WHAT THE EXERCISE ASKS:
Reproduce exactly the lines of the material beneath, from the line that contains "room_in = TURN_THICK" to the line that contains "obj.data.transform(world)", both included, and no other lines.

GIVEN MATERIAL:

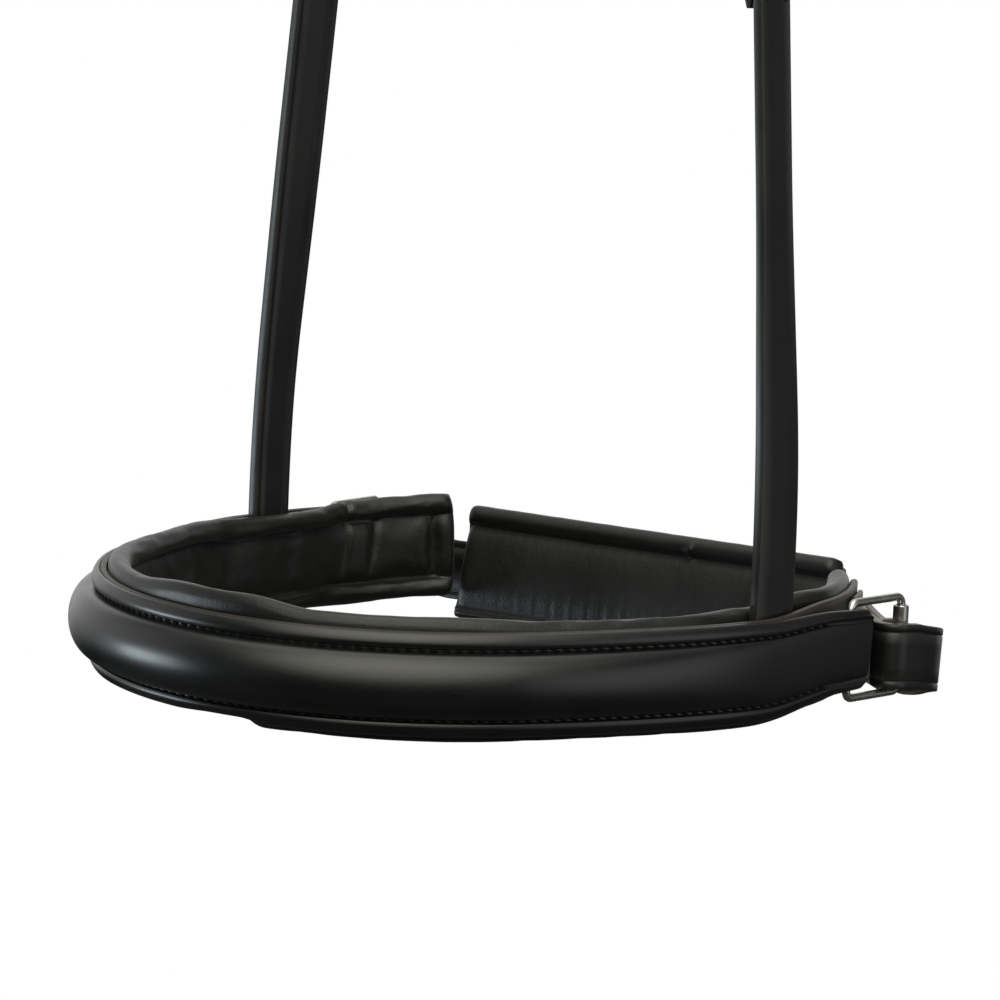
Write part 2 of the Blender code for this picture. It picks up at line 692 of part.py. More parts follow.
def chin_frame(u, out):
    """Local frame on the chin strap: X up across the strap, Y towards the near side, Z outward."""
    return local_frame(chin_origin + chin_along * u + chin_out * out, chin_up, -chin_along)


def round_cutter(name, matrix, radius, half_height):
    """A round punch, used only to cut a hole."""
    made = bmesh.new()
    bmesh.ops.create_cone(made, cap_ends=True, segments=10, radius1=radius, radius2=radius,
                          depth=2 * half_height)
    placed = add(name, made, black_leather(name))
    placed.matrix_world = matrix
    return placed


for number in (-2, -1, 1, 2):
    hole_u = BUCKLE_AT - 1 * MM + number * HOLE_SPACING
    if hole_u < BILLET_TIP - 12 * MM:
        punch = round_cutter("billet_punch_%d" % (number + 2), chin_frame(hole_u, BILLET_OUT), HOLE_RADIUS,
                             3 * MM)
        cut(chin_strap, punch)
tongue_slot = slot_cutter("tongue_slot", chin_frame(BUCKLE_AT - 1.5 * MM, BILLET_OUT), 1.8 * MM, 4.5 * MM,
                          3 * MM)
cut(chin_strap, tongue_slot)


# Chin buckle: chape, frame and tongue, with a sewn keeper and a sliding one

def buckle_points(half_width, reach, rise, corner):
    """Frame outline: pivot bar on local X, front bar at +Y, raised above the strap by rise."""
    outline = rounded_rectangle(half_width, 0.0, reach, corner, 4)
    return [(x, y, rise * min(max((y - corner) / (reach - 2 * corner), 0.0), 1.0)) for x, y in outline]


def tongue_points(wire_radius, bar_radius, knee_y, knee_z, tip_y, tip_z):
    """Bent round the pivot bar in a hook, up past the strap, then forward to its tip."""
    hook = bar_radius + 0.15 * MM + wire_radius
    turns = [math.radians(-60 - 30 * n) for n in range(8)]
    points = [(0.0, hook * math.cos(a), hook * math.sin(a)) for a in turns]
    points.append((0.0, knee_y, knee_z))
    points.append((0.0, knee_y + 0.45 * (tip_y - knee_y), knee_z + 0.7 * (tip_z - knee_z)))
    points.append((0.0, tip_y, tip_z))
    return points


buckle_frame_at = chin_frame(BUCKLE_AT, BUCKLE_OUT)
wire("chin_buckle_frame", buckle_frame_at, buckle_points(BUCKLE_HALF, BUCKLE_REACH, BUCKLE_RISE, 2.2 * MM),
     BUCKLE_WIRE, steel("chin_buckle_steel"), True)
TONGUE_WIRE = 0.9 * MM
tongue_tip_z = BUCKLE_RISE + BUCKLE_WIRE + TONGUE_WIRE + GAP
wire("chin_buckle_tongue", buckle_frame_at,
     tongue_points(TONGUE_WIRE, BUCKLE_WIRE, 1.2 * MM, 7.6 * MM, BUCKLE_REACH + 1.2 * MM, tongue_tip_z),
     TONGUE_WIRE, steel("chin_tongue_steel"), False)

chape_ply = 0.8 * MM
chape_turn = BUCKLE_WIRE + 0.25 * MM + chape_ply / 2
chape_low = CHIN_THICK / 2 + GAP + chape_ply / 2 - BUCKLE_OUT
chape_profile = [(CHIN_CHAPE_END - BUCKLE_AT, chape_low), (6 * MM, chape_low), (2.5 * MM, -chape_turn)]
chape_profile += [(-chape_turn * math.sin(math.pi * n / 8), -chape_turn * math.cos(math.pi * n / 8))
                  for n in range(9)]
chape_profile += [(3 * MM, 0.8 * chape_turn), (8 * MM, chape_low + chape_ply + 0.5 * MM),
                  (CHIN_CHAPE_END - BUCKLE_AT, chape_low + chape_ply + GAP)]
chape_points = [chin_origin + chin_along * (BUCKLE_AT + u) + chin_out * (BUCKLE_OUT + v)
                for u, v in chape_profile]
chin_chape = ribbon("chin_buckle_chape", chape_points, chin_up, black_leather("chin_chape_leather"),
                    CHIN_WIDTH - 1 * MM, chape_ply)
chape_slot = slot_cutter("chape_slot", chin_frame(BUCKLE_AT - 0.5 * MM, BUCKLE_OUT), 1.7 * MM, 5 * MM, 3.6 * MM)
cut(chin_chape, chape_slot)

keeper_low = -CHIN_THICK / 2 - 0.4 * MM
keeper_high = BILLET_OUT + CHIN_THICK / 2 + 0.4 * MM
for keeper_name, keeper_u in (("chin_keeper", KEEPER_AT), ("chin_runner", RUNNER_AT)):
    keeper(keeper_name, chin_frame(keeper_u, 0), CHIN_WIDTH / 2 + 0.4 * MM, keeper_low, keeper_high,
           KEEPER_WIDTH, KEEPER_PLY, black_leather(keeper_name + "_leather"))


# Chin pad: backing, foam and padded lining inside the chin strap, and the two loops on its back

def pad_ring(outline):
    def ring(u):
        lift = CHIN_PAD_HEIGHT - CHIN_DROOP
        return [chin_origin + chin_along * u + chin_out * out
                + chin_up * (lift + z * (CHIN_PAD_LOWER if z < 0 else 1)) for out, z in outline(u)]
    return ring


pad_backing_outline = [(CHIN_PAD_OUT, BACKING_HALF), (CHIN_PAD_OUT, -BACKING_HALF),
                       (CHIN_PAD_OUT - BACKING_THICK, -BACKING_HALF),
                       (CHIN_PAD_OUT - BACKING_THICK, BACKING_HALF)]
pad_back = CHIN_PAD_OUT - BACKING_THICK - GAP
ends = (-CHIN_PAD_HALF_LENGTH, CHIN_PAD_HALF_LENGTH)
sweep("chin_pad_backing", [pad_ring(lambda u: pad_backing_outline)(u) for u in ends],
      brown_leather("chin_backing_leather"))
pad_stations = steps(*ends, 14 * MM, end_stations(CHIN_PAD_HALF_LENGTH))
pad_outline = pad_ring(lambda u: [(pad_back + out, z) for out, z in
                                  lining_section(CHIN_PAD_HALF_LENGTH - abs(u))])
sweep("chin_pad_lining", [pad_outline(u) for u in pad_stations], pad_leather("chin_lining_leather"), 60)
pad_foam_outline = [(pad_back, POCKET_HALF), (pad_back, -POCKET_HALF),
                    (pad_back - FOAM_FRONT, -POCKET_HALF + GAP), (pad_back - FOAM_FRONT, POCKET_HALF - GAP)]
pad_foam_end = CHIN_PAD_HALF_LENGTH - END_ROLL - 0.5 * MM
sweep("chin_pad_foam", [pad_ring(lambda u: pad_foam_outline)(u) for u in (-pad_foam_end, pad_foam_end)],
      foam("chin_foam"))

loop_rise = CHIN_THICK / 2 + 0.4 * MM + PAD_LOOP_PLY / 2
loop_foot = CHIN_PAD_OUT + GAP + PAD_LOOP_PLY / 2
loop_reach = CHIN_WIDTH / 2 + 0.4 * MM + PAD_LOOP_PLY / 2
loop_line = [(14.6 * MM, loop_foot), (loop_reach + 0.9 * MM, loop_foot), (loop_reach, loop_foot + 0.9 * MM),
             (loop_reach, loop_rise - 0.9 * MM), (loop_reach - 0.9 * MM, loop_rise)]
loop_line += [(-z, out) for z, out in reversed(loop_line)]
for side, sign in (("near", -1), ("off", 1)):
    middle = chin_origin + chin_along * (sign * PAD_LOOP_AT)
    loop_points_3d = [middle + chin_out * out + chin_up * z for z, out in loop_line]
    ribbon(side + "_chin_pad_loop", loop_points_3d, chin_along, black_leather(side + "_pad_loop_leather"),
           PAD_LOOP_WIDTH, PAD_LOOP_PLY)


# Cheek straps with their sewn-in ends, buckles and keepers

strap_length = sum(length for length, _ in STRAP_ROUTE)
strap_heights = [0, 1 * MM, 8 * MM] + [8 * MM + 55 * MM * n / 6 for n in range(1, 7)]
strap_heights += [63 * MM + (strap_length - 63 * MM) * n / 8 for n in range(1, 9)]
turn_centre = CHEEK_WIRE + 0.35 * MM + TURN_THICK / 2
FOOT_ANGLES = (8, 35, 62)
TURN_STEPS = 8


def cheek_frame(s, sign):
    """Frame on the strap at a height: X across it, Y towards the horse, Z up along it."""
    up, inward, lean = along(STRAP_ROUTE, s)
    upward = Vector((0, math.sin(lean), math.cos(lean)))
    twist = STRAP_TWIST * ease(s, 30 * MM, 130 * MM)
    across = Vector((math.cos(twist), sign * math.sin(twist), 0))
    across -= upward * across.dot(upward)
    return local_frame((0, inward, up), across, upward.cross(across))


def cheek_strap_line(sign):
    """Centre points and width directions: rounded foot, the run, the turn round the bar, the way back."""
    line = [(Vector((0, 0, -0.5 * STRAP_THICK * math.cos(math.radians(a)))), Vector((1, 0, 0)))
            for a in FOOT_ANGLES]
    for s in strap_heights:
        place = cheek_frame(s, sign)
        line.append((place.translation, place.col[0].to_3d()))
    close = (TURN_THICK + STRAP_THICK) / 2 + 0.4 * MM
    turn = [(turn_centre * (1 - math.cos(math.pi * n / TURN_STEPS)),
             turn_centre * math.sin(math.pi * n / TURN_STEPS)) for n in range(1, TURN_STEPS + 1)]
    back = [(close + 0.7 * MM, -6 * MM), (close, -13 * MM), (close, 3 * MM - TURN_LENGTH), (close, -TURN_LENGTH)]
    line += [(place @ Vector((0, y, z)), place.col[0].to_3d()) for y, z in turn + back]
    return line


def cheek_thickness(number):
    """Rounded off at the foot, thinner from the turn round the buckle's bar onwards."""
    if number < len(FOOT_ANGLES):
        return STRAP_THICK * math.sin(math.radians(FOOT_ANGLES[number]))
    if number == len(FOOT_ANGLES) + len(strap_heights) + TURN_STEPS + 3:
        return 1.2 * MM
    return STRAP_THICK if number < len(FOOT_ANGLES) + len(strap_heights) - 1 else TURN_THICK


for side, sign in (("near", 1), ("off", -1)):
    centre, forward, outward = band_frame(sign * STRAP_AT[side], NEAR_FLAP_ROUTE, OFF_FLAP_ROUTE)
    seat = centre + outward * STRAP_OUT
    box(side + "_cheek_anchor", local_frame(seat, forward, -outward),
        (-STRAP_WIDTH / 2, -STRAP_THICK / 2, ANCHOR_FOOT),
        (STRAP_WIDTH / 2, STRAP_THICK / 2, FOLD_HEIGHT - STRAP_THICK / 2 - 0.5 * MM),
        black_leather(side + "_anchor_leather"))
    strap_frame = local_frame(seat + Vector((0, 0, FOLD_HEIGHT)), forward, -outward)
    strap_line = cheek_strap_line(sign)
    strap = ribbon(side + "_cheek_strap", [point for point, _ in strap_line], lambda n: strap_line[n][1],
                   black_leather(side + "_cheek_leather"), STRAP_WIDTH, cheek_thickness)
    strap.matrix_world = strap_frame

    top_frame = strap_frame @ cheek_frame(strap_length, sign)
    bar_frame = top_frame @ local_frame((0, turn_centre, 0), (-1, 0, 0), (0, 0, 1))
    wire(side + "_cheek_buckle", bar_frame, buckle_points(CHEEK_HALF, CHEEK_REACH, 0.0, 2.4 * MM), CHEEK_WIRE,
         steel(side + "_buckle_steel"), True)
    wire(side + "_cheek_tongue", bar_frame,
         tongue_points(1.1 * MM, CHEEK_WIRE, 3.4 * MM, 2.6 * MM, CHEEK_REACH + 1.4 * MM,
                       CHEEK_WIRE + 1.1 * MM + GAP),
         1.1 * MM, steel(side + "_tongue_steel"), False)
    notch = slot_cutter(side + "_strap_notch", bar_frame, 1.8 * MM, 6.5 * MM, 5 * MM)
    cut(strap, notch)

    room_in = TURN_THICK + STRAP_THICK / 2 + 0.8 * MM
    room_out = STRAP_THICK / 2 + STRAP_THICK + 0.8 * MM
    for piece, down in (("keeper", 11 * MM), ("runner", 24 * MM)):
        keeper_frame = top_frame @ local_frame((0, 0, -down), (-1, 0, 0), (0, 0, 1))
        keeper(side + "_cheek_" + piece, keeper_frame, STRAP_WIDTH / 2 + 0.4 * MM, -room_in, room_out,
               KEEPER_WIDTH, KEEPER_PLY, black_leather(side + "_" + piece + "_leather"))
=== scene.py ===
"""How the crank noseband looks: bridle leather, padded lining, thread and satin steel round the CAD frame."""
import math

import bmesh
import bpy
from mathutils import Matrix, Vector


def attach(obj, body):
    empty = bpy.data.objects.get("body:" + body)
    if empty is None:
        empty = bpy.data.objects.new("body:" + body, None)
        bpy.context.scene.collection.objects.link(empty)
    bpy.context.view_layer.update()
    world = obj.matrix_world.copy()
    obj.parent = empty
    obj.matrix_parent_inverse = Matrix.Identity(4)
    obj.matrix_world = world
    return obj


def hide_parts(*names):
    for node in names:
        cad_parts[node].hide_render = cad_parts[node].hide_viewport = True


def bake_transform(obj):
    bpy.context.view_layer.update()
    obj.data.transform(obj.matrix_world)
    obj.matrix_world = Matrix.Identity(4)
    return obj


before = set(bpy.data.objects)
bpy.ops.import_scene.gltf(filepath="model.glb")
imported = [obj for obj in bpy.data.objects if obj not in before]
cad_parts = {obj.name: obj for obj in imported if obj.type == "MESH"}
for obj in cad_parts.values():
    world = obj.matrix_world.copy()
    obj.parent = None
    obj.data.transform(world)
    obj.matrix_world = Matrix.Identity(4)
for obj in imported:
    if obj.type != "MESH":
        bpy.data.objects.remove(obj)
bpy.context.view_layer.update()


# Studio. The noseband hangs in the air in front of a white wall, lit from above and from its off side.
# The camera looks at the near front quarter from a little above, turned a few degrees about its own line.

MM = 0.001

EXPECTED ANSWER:
    room_in = TURN_THICK + STRAP_THICK / 2 + 0.8 * MM
    room_out = STRAP_THICK / 2 + STRAP_THICK + 0.8 * MM
    for piece, down in (("keeper", 11 * MM), ("runner", 24 * MM)):
        keeper_frame = top_frame @ local_frame((0, 0, -down), (-1, 0, 0), (0, 0, 1))
        keeper(side + "_cheek_" + piece, keeper_frame, STRAP_WIDTH / 2 + 0.4 * MM, -room_in, room_out,
               KEEPER_WIDTH, KEEPER_PLY, black_leather(side + "_" + piece + "_leather"))
=== scene.py ===
"""How the crank noseband looks: bridle leather, padded lining, thread and satin steel round the CAD frame."""
import math

import bmesh
import bpy
from mathutils import Matrix, Vector


def attach(obj, body):
    empty = bpy.data.objects.get("body:" + body)
    if empty is None:
        empty = bpy.data.objects.new("body:" + body, None)
        bpy.context.scene.collection.objects.link(empty)
    bpy.context.view_layer.update()
    world = obj.matrix_world.copy()
    obj.parent = empty
    obj.matrix_parent_inverse = Matrix.Identity(4)
    obj.matrix_world = world
    return obj


def hide_parts(*names):
    for node in names:
        cad_parts[node].hide_render = cad_parts[node].hide_viewport = True


def bake_transform(obj):
    bpy.context.view_layer.update()
    obj.data.transform(obj.matrix_world)
    obj.matrix_world = Matrix.Identity(4)
    return obj


before = set(bpy.data.objects)
bpy.ops.import_scene.gltf(filepath="model.glb")
imported = [obj for obj in bpy.data.objects if obj not in before]
cad_parts = {obj.name: obj for obj in imported if obj.type == "MESH"}
for obj in cad_parts.values():
    world = obj.matrix_world.copy()
    obj.parent = None
    obj.data.transform(world)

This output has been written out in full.